We're up to 30 Open UK Tickets this week.
TIER 1
109276(11/10)
Submissions to the FTS3 REST interface was failing for some, probably after the certs or crls got stale. Andrew L suggested implementing an httpd restart which Maarten suggested was overkill - but anyhoo the submitter has come back to say that he hasn't seen a problem all week, so this ticket can likely be closed. In progress (20/10)
108845(27/9)
Just a heads up that this atlas transfer failure ticket has been reopened. Reopened (18/10)
RALPP
109360(15/10)
This SNO+ ticket, about failing nagios tests at RALPP, hasn't been noticed yet. Assigned (15/10) Update - it was a ticket meant for the Tier 1 all along, In Progress now - actually, waiting for reply
SHEFFIELD
109207(8/10)
SNO+ would like the VO_SW_DIR environmental variable to point to cvmfs - I know Elena has looked at this, any progress? In progress (9/10)

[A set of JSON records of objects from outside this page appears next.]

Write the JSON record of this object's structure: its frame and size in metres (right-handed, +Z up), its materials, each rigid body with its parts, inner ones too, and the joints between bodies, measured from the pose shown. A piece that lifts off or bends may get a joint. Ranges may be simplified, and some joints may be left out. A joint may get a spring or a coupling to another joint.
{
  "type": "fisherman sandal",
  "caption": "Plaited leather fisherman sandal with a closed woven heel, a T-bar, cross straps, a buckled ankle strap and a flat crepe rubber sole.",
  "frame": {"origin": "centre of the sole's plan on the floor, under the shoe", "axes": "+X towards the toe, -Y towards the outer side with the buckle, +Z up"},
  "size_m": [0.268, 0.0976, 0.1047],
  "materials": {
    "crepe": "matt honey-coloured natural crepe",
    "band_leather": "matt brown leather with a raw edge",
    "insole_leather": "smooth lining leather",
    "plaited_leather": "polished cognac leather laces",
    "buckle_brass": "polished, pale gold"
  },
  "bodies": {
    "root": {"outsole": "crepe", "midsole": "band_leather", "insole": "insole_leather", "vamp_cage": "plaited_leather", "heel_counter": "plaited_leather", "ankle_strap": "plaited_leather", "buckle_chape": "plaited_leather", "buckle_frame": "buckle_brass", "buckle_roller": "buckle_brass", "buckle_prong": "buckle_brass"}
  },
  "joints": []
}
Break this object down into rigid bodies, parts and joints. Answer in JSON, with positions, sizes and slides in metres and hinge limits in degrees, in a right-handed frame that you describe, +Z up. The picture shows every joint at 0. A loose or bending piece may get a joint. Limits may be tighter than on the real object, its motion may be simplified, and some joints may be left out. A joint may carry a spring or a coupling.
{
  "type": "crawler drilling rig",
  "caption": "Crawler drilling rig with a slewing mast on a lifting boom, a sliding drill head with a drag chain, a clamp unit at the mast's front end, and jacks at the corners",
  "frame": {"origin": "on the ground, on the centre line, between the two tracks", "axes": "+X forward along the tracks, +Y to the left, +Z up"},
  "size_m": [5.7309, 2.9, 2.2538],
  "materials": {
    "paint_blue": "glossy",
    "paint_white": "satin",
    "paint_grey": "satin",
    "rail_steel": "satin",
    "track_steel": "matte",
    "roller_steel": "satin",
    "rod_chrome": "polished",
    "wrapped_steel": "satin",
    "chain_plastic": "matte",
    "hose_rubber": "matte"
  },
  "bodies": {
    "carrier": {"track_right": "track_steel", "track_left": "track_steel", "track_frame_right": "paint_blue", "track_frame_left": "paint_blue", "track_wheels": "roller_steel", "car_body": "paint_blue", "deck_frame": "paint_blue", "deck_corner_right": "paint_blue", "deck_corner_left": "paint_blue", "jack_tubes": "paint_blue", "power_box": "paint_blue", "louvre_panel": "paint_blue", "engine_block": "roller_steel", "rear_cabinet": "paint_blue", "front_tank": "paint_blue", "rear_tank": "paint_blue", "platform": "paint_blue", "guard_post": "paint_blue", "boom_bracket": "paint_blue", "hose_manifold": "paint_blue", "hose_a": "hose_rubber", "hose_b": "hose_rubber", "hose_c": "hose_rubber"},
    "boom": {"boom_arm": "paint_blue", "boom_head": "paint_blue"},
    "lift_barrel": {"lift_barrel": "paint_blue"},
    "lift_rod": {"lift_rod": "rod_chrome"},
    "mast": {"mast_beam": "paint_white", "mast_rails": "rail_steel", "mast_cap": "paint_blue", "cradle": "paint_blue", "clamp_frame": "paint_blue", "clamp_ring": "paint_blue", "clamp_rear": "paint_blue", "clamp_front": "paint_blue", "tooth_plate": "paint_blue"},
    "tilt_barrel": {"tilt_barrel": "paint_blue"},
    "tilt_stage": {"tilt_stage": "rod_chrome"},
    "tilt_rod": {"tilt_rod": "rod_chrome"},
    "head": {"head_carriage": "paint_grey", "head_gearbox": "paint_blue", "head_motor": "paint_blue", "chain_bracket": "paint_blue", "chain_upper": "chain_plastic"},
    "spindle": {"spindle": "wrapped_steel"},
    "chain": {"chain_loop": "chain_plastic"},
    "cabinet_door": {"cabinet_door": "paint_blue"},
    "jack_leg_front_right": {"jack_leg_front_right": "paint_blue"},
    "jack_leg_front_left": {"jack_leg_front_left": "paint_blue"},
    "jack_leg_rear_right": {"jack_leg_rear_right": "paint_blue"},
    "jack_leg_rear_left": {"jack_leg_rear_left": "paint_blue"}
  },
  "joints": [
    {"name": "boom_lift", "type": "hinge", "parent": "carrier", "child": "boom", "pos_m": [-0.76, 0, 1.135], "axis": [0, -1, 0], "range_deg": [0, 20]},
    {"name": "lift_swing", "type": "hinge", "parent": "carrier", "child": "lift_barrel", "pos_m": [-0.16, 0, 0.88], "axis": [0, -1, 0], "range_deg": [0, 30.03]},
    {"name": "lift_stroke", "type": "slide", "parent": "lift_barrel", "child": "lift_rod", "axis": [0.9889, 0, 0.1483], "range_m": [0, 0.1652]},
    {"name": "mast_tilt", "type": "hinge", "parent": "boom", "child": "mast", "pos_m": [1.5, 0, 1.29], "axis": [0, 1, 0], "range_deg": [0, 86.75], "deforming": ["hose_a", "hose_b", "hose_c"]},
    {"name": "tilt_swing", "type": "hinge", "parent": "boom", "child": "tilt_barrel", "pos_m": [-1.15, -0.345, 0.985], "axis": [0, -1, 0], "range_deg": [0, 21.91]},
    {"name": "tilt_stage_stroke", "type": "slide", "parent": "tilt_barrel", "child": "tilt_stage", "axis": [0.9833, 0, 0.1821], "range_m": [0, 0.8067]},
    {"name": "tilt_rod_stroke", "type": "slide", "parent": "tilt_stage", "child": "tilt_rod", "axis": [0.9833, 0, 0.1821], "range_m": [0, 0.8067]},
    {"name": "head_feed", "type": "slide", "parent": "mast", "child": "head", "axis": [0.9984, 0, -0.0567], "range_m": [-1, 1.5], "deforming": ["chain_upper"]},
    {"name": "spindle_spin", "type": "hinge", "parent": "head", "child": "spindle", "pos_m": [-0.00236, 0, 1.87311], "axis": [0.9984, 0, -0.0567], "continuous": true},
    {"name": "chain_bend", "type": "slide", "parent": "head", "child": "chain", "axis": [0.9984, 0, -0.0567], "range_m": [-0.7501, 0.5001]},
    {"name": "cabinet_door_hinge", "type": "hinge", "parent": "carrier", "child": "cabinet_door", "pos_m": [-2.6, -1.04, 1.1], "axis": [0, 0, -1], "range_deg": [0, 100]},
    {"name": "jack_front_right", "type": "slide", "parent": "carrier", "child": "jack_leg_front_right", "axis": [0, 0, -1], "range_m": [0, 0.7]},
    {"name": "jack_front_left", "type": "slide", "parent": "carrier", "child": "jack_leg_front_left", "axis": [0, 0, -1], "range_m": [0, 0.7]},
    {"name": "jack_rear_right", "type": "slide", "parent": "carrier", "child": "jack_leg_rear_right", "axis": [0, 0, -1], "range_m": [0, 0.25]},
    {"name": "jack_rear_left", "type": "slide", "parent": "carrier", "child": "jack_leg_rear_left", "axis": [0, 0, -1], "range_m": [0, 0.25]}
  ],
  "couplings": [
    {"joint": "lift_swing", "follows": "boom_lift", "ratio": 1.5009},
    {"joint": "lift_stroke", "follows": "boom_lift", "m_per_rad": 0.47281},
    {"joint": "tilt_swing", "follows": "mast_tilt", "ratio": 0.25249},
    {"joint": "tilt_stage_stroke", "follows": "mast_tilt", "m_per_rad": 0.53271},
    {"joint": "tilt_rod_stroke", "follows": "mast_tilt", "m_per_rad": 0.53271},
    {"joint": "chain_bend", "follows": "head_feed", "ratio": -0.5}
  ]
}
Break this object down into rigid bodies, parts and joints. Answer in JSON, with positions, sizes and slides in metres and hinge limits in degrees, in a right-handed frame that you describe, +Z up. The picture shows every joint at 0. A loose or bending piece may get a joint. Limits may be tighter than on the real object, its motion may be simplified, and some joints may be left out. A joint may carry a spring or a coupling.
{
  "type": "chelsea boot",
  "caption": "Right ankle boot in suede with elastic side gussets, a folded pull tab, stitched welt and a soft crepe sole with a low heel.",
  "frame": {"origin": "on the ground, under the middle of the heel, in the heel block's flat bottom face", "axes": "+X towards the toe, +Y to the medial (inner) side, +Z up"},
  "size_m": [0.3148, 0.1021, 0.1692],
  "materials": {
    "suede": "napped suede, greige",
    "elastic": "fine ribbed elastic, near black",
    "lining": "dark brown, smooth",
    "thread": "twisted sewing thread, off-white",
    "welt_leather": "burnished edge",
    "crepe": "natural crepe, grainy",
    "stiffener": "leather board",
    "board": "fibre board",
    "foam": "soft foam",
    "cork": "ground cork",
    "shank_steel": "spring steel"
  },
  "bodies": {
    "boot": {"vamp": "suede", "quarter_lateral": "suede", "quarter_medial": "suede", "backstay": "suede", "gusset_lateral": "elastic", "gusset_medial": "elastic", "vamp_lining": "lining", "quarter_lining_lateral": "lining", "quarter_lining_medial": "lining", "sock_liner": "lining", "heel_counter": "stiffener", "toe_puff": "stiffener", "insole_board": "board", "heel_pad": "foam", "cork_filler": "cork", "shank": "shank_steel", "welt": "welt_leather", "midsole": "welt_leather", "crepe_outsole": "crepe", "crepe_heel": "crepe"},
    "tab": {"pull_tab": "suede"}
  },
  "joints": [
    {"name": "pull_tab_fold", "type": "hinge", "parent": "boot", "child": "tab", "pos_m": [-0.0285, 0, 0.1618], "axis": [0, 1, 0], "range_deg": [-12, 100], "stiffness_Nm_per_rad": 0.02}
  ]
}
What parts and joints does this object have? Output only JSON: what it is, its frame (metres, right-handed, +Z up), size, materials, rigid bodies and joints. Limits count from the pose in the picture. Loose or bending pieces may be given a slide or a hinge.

Similar story with another Sno_ ticket at Sheffield:
109223(9/10)
BRUNEL
109379(16/10)
SRM Nagios test failures. It looks like Brunels SE is in a dodgey state - too many ftp connection failures have been seen in the gridftp logs, httpd causing heavy load, possible SELinux problems after DB move. I'm sure if anyone has any input on this it would be appreciated. In progress (17/10)
IMPERIAL/DIRAC
108723(23/9)
I think this ticket from Chris W, containing questions for the DIRAC team, can be closed in favour of the new line of communication Daniela set up (https://mailman.ic.ac.uk/mailman/listinfo/gridpp-dirac-users). Waiting for reply (7/10) Update - closed.
ECDF AND GLASGOW
Two very similar LHCB cvmfs tickets at these sites, any chance of a link? Or perhaps just a coincidence?
ECDF: 109440
GLASGOW: 109439
Update - probably not, the Edinburgh ticket is now closed.
Another Update
I think that the SnoPlus ticket asking for srmcp help for SUSE users (107880) can be closed now, thanks to Duncan's tip for getting srmcp to work (num_steams=1).
Another another Update
The 100IT ticket (108356), about making fedcloud.egi.eu available at the site, has been updated by David B after some silence - currently waiting for a reply. Perhaps a sign that the process needs better documentation, in the event any sites go down this rabbit hole?
|